Written By: Caitlin Roman WILD IX
On Friday, September 7th, Lee Rubin came to Georgian Court to speak with WILD women about leaders and winners. He opened his presentation with personal information about his life and family. This clever little ice breaker helped make us feel more familiar with Mr. Rubin and made the whole experience more enjoyable. Before he talked about leaders, Mr. Rubin outlined the three characteristics of winners: winners have a clear sense of identity, winners set specific and lofty goals, and winners embrace adversity. It is impossible to reach your full potential if you don’t know who you are. Properly set goals will both steer and drive your behavior. Goals should stretch you in some way or they are not big enough. As Mr. Rubin put it, goals should pass the eyebrow test. If someone’s eyebrows shoot up when you explain your goals, you are on the right track. Everyone faces adversity at some point in their lives, so why run from it? Adversity is just opportunity in disguise. Don’t run or hide from it; embrace it.
When talking about leadership, Mr. Rubin said leadership is about movement.

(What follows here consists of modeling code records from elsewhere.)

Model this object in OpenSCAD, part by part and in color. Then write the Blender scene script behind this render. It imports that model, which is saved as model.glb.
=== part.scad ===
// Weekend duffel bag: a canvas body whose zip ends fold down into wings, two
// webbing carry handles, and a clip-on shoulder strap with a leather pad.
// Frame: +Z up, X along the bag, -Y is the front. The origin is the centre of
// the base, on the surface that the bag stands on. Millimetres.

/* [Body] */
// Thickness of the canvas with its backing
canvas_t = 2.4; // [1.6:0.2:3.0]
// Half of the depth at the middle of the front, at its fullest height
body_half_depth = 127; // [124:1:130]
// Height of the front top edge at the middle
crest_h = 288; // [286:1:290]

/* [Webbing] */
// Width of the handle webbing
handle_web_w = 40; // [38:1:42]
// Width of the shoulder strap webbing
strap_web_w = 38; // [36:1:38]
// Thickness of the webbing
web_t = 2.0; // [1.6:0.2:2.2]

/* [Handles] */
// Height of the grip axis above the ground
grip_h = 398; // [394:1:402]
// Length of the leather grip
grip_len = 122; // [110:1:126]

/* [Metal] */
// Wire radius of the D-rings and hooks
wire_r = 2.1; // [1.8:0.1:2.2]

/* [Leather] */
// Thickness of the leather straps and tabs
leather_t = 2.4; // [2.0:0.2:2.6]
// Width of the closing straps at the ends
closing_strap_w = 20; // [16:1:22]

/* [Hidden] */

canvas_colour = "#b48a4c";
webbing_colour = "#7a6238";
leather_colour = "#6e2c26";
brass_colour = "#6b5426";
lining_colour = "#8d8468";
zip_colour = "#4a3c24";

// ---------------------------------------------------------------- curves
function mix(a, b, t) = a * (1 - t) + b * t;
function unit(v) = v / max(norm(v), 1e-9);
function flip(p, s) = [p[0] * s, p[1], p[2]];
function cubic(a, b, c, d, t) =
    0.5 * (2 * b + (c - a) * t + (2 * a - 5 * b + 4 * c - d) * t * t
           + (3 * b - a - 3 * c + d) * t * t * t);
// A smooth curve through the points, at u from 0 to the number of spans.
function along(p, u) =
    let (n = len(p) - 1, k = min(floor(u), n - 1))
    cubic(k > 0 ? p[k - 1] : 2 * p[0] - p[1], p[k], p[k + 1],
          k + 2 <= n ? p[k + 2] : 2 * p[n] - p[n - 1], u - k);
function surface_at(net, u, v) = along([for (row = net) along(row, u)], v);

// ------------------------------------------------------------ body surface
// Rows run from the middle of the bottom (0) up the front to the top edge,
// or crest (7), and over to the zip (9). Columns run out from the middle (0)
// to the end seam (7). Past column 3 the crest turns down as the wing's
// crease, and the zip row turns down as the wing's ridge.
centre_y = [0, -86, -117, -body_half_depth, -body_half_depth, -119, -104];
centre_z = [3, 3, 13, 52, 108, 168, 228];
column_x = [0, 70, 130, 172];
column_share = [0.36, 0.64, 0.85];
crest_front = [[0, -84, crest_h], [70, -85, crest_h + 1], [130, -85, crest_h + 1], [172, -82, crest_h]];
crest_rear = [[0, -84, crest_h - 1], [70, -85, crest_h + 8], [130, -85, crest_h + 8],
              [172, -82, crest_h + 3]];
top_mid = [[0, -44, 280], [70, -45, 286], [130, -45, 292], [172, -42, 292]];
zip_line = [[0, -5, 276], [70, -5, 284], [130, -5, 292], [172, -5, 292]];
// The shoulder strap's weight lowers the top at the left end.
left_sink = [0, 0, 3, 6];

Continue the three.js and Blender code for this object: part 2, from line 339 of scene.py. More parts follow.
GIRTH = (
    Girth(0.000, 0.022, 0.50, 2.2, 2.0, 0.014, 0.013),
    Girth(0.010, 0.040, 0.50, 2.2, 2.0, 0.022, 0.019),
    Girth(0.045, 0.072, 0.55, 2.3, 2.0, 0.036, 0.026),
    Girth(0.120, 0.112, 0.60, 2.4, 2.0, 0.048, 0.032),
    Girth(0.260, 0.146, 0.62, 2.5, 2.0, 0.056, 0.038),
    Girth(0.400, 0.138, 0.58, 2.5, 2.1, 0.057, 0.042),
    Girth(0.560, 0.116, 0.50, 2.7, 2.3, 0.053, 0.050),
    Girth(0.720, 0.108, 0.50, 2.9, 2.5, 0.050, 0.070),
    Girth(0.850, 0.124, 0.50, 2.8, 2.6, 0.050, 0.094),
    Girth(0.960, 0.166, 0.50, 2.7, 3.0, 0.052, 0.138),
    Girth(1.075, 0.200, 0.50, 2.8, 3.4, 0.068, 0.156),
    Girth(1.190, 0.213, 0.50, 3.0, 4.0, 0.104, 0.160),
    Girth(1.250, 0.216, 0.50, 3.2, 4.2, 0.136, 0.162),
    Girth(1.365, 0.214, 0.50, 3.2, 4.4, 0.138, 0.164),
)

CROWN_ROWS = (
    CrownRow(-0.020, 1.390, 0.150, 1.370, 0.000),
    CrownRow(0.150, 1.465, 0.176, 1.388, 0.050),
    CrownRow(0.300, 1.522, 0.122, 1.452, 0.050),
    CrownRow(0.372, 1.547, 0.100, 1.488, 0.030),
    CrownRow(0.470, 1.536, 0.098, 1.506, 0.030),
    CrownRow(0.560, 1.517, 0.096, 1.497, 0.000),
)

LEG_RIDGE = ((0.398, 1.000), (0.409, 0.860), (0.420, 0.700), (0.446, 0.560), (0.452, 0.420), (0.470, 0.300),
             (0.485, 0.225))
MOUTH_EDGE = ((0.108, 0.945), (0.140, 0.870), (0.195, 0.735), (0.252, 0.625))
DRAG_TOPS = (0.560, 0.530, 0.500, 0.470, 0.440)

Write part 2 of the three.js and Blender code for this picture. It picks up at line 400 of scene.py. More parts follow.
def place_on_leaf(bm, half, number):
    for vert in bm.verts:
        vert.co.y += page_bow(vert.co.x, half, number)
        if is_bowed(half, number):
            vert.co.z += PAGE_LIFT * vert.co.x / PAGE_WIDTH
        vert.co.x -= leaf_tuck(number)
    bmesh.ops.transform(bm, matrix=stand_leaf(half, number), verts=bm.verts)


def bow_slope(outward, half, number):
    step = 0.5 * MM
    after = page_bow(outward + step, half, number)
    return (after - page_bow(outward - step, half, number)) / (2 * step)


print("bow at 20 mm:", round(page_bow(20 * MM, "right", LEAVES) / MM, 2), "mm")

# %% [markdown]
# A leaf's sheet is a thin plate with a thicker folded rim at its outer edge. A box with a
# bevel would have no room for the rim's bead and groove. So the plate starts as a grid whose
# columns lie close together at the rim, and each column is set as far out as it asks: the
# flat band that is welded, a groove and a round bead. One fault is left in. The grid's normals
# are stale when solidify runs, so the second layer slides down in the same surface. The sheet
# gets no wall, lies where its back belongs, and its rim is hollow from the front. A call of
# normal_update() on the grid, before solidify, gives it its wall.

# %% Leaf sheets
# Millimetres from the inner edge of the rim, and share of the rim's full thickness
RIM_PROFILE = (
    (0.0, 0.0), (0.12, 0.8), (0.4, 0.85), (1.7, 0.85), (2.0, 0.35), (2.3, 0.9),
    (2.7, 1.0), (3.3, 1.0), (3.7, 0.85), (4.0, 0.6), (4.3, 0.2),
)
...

You need to know where you are going or no one will want to follow you. People want to be led on a straight road, not on a winding path. There are three types of obstacles that stop leaders from “winning.” In the “monkey trap,” you are holding onto something from your past and will not let it go. People need to know what’s in it for them. Why would following you benefit them? Last but not least, people quit when they believe they cannot overcome that hardships in front of them. That’s why we need to embrace adversity. Just remember, people don’t fail because they aim too high and miss; they fail in life because they aim too low and hit. On behalf of WILD, I would like to thank Mr. Rubin for his presentation jam-packed with priceless information.